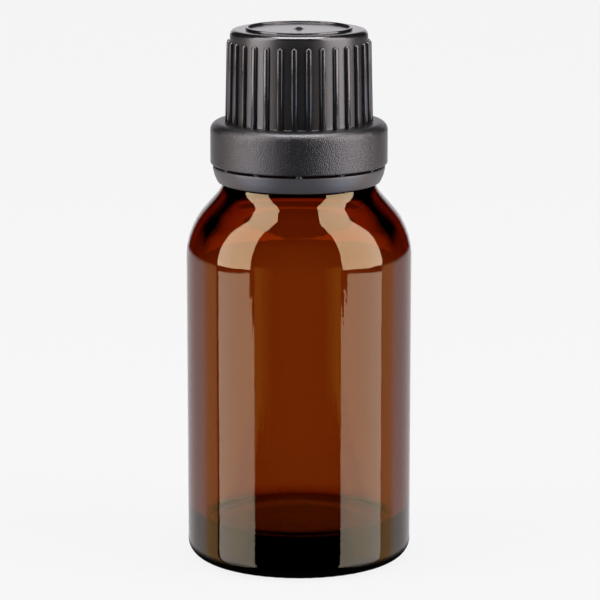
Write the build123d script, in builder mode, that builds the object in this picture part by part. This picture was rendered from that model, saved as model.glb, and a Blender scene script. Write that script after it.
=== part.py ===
from build123d import *
from math import cos, radians, tan
import os

# Amber glass dropper bottle with a ribbed screw cap, a tamper band and a drip insert.
# Millimetres, +Z up, origin at the centre of the base on the surface it stands on.

# Glass body
body_diameter = 31.0
glass_height = 66.0
wall = 2.2
base_thickness = 4.1
punt_height = 0.9
bearing_width = 2.4
heel_radius = 2.2
shoulder_radius = 9.0
shoulder_angle = 41.0
shoulder_thickness = 2.7
inside_corner_radius = 2.0
inside_neck_radius = 3.0

# Glass neck finish, set down from the lip
neck_height = 13.82
neck_root_step = 2.45
neck_root_radius = 4.0
neck_diameter = 15.5
neck_wall = 1.85
lip_radius = 0.6
lip_inner_radius = 0.3
bead_reach = 2.4
bead_height = 1.2
bead_depth = 9.7
bead_radius = 0.35
groove_reach = 1.55
groove_height = 1.25

# Screw thread
thread_pitch = 3.0
thread_turns = 1.5
thread_depth = 0.85
thread_root_width = 1.4
thread_crest_width = 0.6
thread_lip_gap = 2.9
thread_clearance = 0.12
thread_root_overlap = 0.2

# Drip insert
flange_thickness = 1.0
flange_inset = 0.35
plug_length = 8.0
plug_wall = 0.9
plug_clearance = 0.1
plug_lead_in = 0.4
seal_bead_radius = 0.25
seal_bead_squeeze = 0.03
seal_bead_pitch = 1.8
seal_bead_count = 3
nozzle_height = 4.7
nozzle_foot_diameter = 4.6
nozzle_tip_diameter = 3.4
nozzle_tip_radius = 0.25
nozzle_fillet = 0.6
drip_hole_diameter = 0.9
drip_cup_diameter = 2.2
drip_cup_depth = 0.6
air_tube_gap = 0.45
air_tube_diameter = 1.9
air_tube_bore = 0.8
air_tube_length = 12.0

# Screw cap
cap_thread_depth = 0.65
cap_thread_turns = 1.25
skirt_top_wall = 0.65
skirt_foot_wall = 0.91
crown_thickness = 1.1
crown_gap = 0.7
crown_radius = 0.7
rim_width = 2.07
disc_height = 0.3
disc_lip_width = 0.4
disc_recess = 0.3
disc_edge_radius = 0.12
rib_count = 31
rib_width = 0.8
rib_reach = 0.48
rib_edge_radius = 0.3
rib_root_overlap = 0.3
rib_crown_gap = 1.5
rib_turn = 10.7
skirt_bead_gap = 0.3
seal_ring_inset = 0.2
seal_ring_wall = 1.0
seal_ring_gap = 0.05
seal_pin_gap = 0.2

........

Write down every line of the data exactly as it appears above.

▶ **Complete response**:
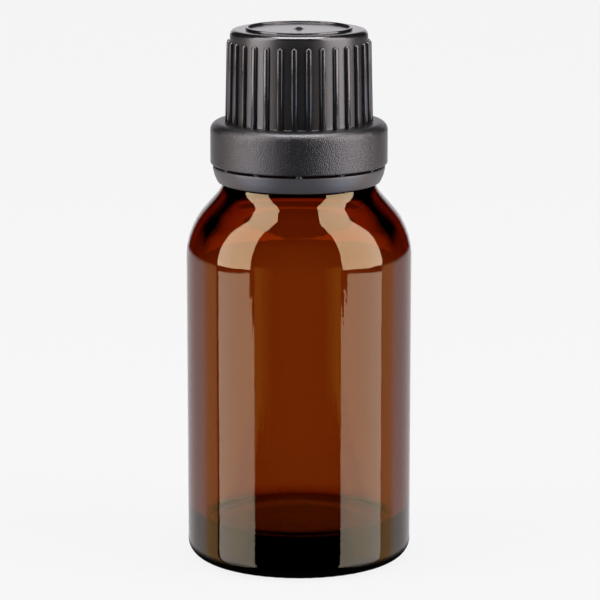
Write the build123d script, in builder mode, that builds the object in this picture part by part. This picture was rendered from that model, saved as model.glb, and a Blender scene script. Write that script after it.
=== part.py ===
from build123d import *
from math import cos, radians, tan
import os

# Amber glass dropper bottle with a ribbed screw cap, a tamper band and a drip insert.
# Millimetres, +Z up, origin at the centre of the base on the surface it stands on.

# Glass body
body_diameter = 31.0
glass_height = 66.0
wall = 2.2
base_thickness = 4.1
punt_height = 0.9
bearing_width = 2.4
heel_radius = 2.2
shoulder_radius = 9.0
shoulder_angle = 41.0
shoulder_thickness = 2.7
inside_corner_radius = 2.0
inside_neck_radius = 3.0

# Glass neck finish, set down from the lip
neck_height = 13.82
neck_root_step = 2.45
neck_root_radius = 4.0
neck_diameter = 15.5
neck_wall = 1.85
lip_radius = 0.6
lip_inner_radius = 0.3
bead_reach = 2.4
bead_height = 1.2
bead_depth = 9.7
bead_radius = 0.35
groove_reach = 1.55
groove_height = 1.25

# Screw thread
thread_pitch = 3.0
thread_turns = 1.5
thread_depth = 0.85
thread_root_width = 1.4
thread_crest_width = 0.6
thread_lip_gap = 2.9
thread_clearance = 0.12
thread_root_overlap = 0.2

# Drip insert
flange_thickness = 1.0
flange_inset = 0.35
plug_length = 8.0
plug_wall = 0.9
plug_clearance = 0.1
plug_lead_in = 0.4
seal_bead_radius = 0.25
seal_bead_squeeze = 0.03
seal_bead_pitch = 1.8
seal_bead_count = 3
nozzle_height = 4.7
nozzle_foot_diameter = 4.6
nozzle_tip_diameter = 3.4
nozzle_tip_radius = 0.25
nozzle_fillet = 0.6
drip_hole_diameter = 0.9
drip_cup_diameter = 2.2
drip_cup_depth = 0.6
air_tube_gap = 0.45
air_tube_diameter = 1.9
air_tube_bore = 0.8
air_tube_length = 12.0

# Screw cap
cap_thread_depth = 0.65
cap_thread_turns = 1.25
skirt_top_wall = 0.65
skirt_foot_wall = 0.91
crown_thickness = 1.1
crown_gap = 0.7
crown_radius = 0.7
rim_width = 2.07
disc_height = 0.3
disc_lip_width = 0.4
disc_recess = 0.3
disc_edge_radius = 0.12
rib_count = 31
rib_width = 0.8
rib_reach = 0.48
rib_edge_radius = 0.3
rib_root_overlap = 0.3
rib_crown_gap = 1.5
rib_turn = 10.7
skirt_bead_gap = 0.3
seal_ring_inset = 0.2
seal_ring_wall = 1.0
seal_ring_gap = 0.05
seal_pin_gap = 0.2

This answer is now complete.